We know that certain sectors of the economy can't get enough Americans. For example, nurses, farm workers, and so many other places in the service economy. I don't like the hypocricy either, that we wink at the employers who hire illegals but persecute the latter.

Andros said...

This is an interesting poll regarding Americans' views on immigration. Look, I don't blame those who want to come in search of a better future. All of us would probably do the same. Except for the native Americans, all others fall into this category.

Talent and labor from abroad will not be enough in the long run. We have to emphasize good education and excite the younger gen to become scientists.

As for tolerance, the US ranks 20th in the world--however you take the measurement, the fact is that we aren't as tolerant as other societies AND the impression is just that.

This administration, in addition to the very bad job is doing, is making America more xenophobic and anti-cosmopolitan.

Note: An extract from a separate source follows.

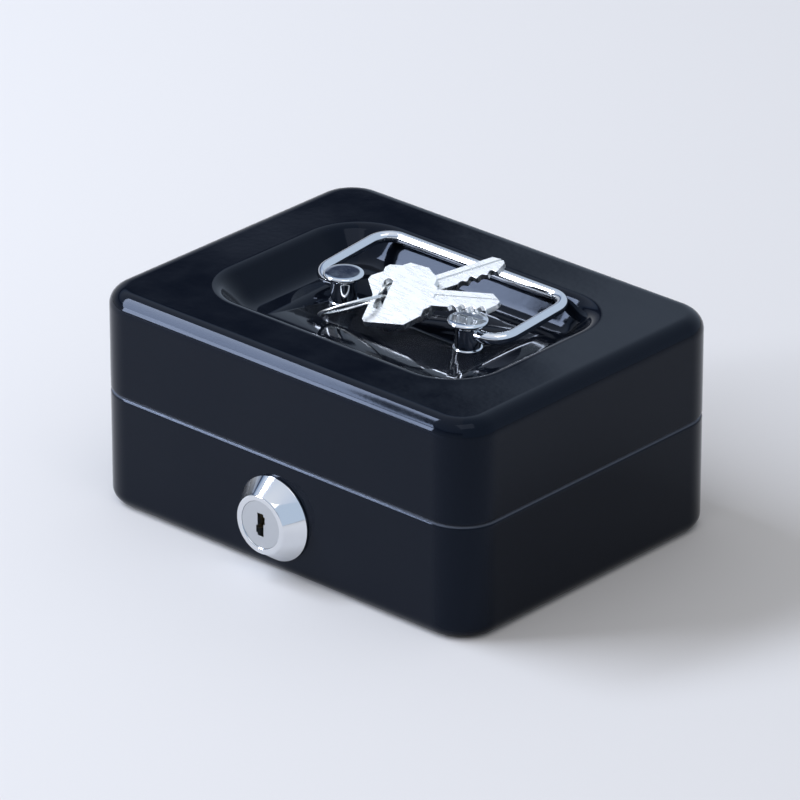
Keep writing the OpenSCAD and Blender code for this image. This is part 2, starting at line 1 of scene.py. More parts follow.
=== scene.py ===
"""A small powder-coated steel cash box, dressed over its CAD model. Metres, +Z up, lock at -Y."""
import math

import bmesh
import bpy
from mathutils import Matrix, Quaternion, Vector


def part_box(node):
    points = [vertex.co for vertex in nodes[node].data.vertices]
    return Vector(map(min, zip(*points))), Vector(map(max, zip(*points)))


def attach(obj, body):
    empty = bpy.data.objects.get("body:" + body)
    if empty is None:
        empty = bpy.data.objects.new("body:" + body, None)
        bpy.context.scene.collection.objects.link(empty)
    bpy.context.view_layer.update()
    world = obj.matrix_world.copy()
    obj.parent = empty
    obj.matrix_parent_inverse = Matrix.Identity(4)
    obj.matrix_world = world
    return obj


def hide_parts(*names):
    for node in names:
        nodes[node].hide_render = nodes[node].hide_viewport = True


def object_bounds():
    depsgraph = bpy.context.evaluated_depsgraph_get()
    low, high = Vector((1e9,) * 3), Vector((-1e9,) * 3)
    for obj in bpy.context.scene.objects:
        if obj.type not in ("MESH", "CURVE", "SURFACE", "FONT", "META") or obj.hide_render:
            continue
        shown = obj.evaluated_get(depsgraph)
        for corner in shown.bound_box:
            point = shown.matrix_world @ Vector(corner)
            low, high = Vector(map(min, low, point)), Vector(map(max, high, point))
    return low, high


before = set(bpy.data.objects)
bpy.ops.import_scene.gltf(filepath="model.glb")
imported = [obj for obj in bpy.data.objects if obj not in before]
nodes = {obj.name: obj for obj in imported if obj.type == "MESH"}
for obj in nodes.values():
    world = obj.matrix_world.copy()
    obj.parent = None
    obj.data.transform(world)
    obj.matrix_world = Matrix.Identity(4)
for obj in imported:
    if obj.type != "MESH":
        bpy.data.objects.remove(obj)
cad_low, cad_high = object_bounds()
MM = 0.001


# ---------------------------------------------------------------------------
# Studio: a pale floor that runs out of view, a dim sky, two windows and a soft lamp. The
# camera stands in front, to the right and a little above, behind a long lens.
# ---------------------------------------------------------------------------
CAMERA_AZIMUTH = 42.2           # degrees round from the front
CAMERA_ELEVATION = 25.3         # degrees above the level
CAMERA_DISTANCE = 1.759
CAMERA_LENS = 318               # millimetres
CAMERA_SENSOR = 36
CAMERA_TARGET = (0, -0.002, 0.031)
FLOOR_SIZE = 60.0
FLOOR_COLOUR = "#DFDFE0"
SKY_DIFFUSE = "#BCBEC2"
SKY_SEEN = [                    # what polished parts mirror: (sine of the height, colour)
    (0.00, "#E9EBEF"), (0.10, "#D5DAE2"), (0.385, "#8C97AC"), (0.408, "#2A344A"),
    (0.440, "#1E2638"), (0.470, "#8CA2C4"), (0.56, "#CBD8EC"), (0.82, "#DCE4F2"), (1.00, "#EEF2FA")]
PALE_WALL = "#C2D2E6"           # a pale wall behind the box, whose upright edge its top mirrors
PALE_WALL_EDGE = -138.8         # azimuth of that edge, in degrees
PALE_WALL_BLUR = 0.01


def linear(hex_colour):
    """An sRGB hex value as the linear colour that a shader takes."""
    channels = [int(hex_colour[i:i + 2], 16) / 255 for i in (1, 3, 5)]
    return tuple(c / 12.92 if c <= 0.04045 else ((c + 0.055) / 1.055) ** 2.4 for c in channels) + (1.0,)


def add_node(tree, kind, settings=None, **inputs):
    """Adds a node. A value that is another node's socket is linked; any other value is set."""
    node = tree.nodes.new(kind)
    for name, value in (settings or {}).items():
        setattr(node, name, value)
    for name, value in inputs.items():
        key = int(name[1:]) if name[0] == "i" and name[1:].isdigit() else name.replace("_", " ")
        socket = node.inputs[key]
        if isinstance(value, bpy.types.NodeSocket):
            tree.links.new(value, socket)
        else:
            socket.default_value = value
    return node


def new_material(name):
    """A material with an empty node tree but for its output."""
    material = bpy.data.materials.new(name)
    material.use_nodes = True
    material.node_tree.nodes.clear()
    output = material.node_tree.nodes.new("ShaderNodeOutputMaterial")
    return material, material.node_tree, output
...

There is an anti-city federal policy, despite the 10 largest US cities being the 3rd largest world economy. Those big cities have a culture despised by the Cons. Well, I mean the Cons in power who use the rhetoric to motivate and scare their political base, because, like the rich emirs, they enjoy the fruits of a ..decadent society.

Firm said...

One provision that I think is important but the current version being debated today lack is the DREAM Act.

They want the immigrants to integrate and be more productive in our society but they put big obstacles to the education of the immigrants' children. After all, the children of the undocumented immigrants never had a choice, and having gone to American high schools, they should be able to go on to college.